Comment by Nicole — March 29, 2006 @ 1:18 pm
Is this ban on the vowel usage alone, or also as a consonant?
Comment by Figs — March 29, 2006 @ 2:12 pm
Paul is certainly right. (I refer to Paul in the third person, because I can no longer use the second person if I expect to show my support.) I support Paul to the highest degree. (I use the phrase “to the highest degree” because I there are few adverbs that I can still use, considering that most of them end in the scorned letter.)
Comment by Will — March 29, 2006 @ 2:26 pm
I’m one of those pesky English majors….
…. and as such I’m biting my tongue
Comment by Bre — March 29, 2006 @ 2:43 pm
While we’re at it, can we toss the letter C too? I mean, think about it. It either sounds like a K or an S. So why not just use K or S?! I have a hard enough time spelling without all these useless letters tripping me up.
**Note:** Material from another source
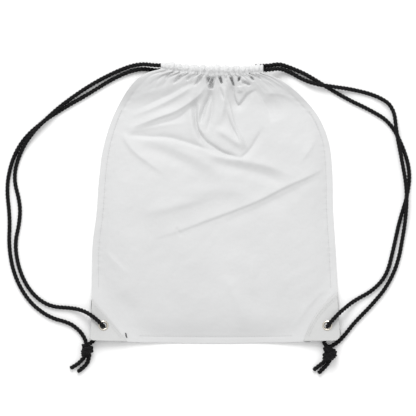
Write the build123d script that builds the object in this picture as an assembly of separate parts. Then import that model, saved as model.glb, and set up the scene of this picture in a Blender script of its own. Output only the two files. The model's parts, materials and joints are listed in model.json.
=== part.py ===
"""A drawstring backpack lying on its back, its mouth gathered shut on two cords.

Millimetres. +X runs to the right, +Y towards the gathered mouth and +Z up from the surface
the bag lies on. The origin is under the middle of the bag, on that surface.
Each piece is written to parts/ as its own STEP file.
"""
from build123d import *
import math
import os

# ---- Bag body -------------------------------------------------------------------------
half_width = 170.0  # half the width across the bottom corners
corner_y = -186.0  # the bottom corners
bottom_bow = 4.5  # how far the bottom edge bows out between them
corner_radius = 5.0
shoulder_half_width = 158.5  # half the width where the straight sides end
shoulder_y = 45.0
shoulder_bulge = 26.5  # how far each gathered shoulder stands out from its chord
mouth_centre_x = -4.0
mouth_half_width = 69.0  # half the gathered width of the mouth
mouth_y = 178.0  # where the panels meet the cord channels
fabric = 1.0  # a panel
seam_margin = 10.0  # flat seam allowance round the pocket
pocket_height = 11.0  # inside, from the back panel to the front panel
skirt_taper = 30.0  # slope of the front panel from the seam up to the pocket, degrees

# ---- Cord channels --------------------------------------------------------------------
cord_diameter = 5.0
slot_wall = 0.75  # fabric left beside the two cords
lane_gap = 1.0  # between the two cords that lie side by side in a channel
slot_clearance = 0.2  # added to the cord's diameter
hem_wall = 0.9  # fabric above and below the cords
notch_length = 11.5  # open end of a channel, where a cord turns back into the other one
turn_inset = 3.6  # from the channel's end to the middle of the turning cord
exit_lead = 7.0  # how far a cord runs straight out of a channel before it bends

# ---- Bottom corners -------------------------------------------------------------------
fold_leg = 100.0  # the corner lifts along a fold this far from its tip, both ways
lift_angle = 9.0  # degrees
patch = 0.7  # thickness of a corner patch
patch_bottom_leg = 50.0
patch_side_leg = {"left": 56.0, "right": 66.0}
eyelet_from_side = 17.0
eyelet_from_bottom = 19.0
eyelet_bore = 8.0
eyelet_barrel_wall = 0.6
eyelet_flange_diameter = 13.6
eyelet_flange = 0.8
washer_diameter = 12.4
washer = 0.4

# ---- Cords ----------------------------------------------------------------------------
floor_cord_z = cord_diameter / 2  # the middle of a cord that lies on the surface
break_gap = 5.2  # from the swing axis to the middle of a strand's rounded end
knot_diameter = 15.0
knot_length = 21.0
over_eyelet_clearance = 1.2
under_eyelet_clearance = 0.1

# ---- Stitching ------------------------------------------------------------------------
stitch_length = 2.6
stitch_pitch = 4.0
stitch_width = 0.6
stitch_height = 0.3
stitch_inset = 4.0  # from the edge that a row follows
patch_row_gap = 3.0  # between the two rows along a patch's long edge

# ---- Sizes that follow ----------------------------------------------------------------
SIDES = {"left": -1, "right": 1}
cord_radius = cord_diameter / 2
channel_depth = 2 * cord_diameter + lane_gap + 2 * slot_wall  # along Y
channel_height = cord_diameter + slot_clearance + 2 * hem_wall  # along Z
mouth_left = mouth_centre_x - mouth_half_width
mouth_right = mouth_centre_x + mouth_half_width
front_z = fabric  # underside of the front panel's seam allowance
pocket_top = fabric + pocket_height
patch_z = 2 * fabric  # underside of a front patch
flange_z = patch_z + patch
channel_mid_y = mouth_y + channel_depth / 2
lane_offset = (cord_diameter + lane_gap) / 2
upper_lane_y = channel_mid_y + lane_offset
lower_lane_y = channel_mid_y - lane_offset
back_lane_z = channel_height / 2
front_lane_z = pocket_top + channel_height / 2


def bag_outline() -> Face:
    """The edge of the lying bag: bowed bottom, straight sides, gathered shoulders, mouth."""
    low_left = (-half_width, corner_y)
    low_right = (half_width, corner_y)
    side_left = (-shoulder_half_width, shoulder_y)
    side_right = (shoulder_half_width, shoulder_y)
    end_left = (mouth_left, mouth_y)
    end_right = (mouth_right, mouth_y)
    edge = Curve() + [
        ThreePointArc(low_left, (0, corner_y - bottom_bow), low_right),
        Line(low_right, side_right),
        SagittaArc(side_right, end_right, -shoulder_bulge),
        Line(end_right, end_left),
        SagittaArc(end_left, side_left, -shoulder_bulge),
        Line(side_left, low_left),
    ]
    outline = make_face(edge)
    return fillet(outline.vertices().sort_by(Axis.Y)[:2], corner_radius)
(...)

Comment by Rabbit — March 29, 2006 @ 3:40 pm
Rabbit - I say get rid of Y, X and C.
Comment by Pauly D — March 29, 2006 @ 4:36 pm
I have to ask here… was this post inspired by Sundae’s episode of the Familee Gui?
Comment by Sara J. — March 29, 2006 @ 5:48 pm
Oh shoot. I used the “y” after all. So much for proof reading!
Comment by Sara J. — March 29, 2006 @ 5:49 pm
Sara J - I totally don’t watch that show — but you’re the second person to mention it. What was the show about?
Man, maybe I should be writing for them.
Comment by Pauly D — March 29, 2006 @ 5:49 pm
Or maybe they should be writing for YOU.
Wouldn’t you like to take a break from the daily grind of writing a blog entry and relax for a week or two?
I know I would.
Comment by Dave2 — March 29, 2006 @ 6:24 pm
so you threw down the y post eh paul?
Comment by ms. sizzle — March 30, 2006 @ 3:49 pm
If you could start a movement to get rid of the “y” sometimes a vowel rule, my kid would make you King. I’m also down for getting rid of Y and X, but not C. My name would look completely weird spelled with an S.
Comment by groovebunny — April 2, 2006 @ 10:03 pm
Saying the vowels are also great facial exercises…try it…do you watch the senior citizen Ruth on her workout show. Her face is incredible because she’s done the vowel exercises. Yet, she never says and “sometimes Y.”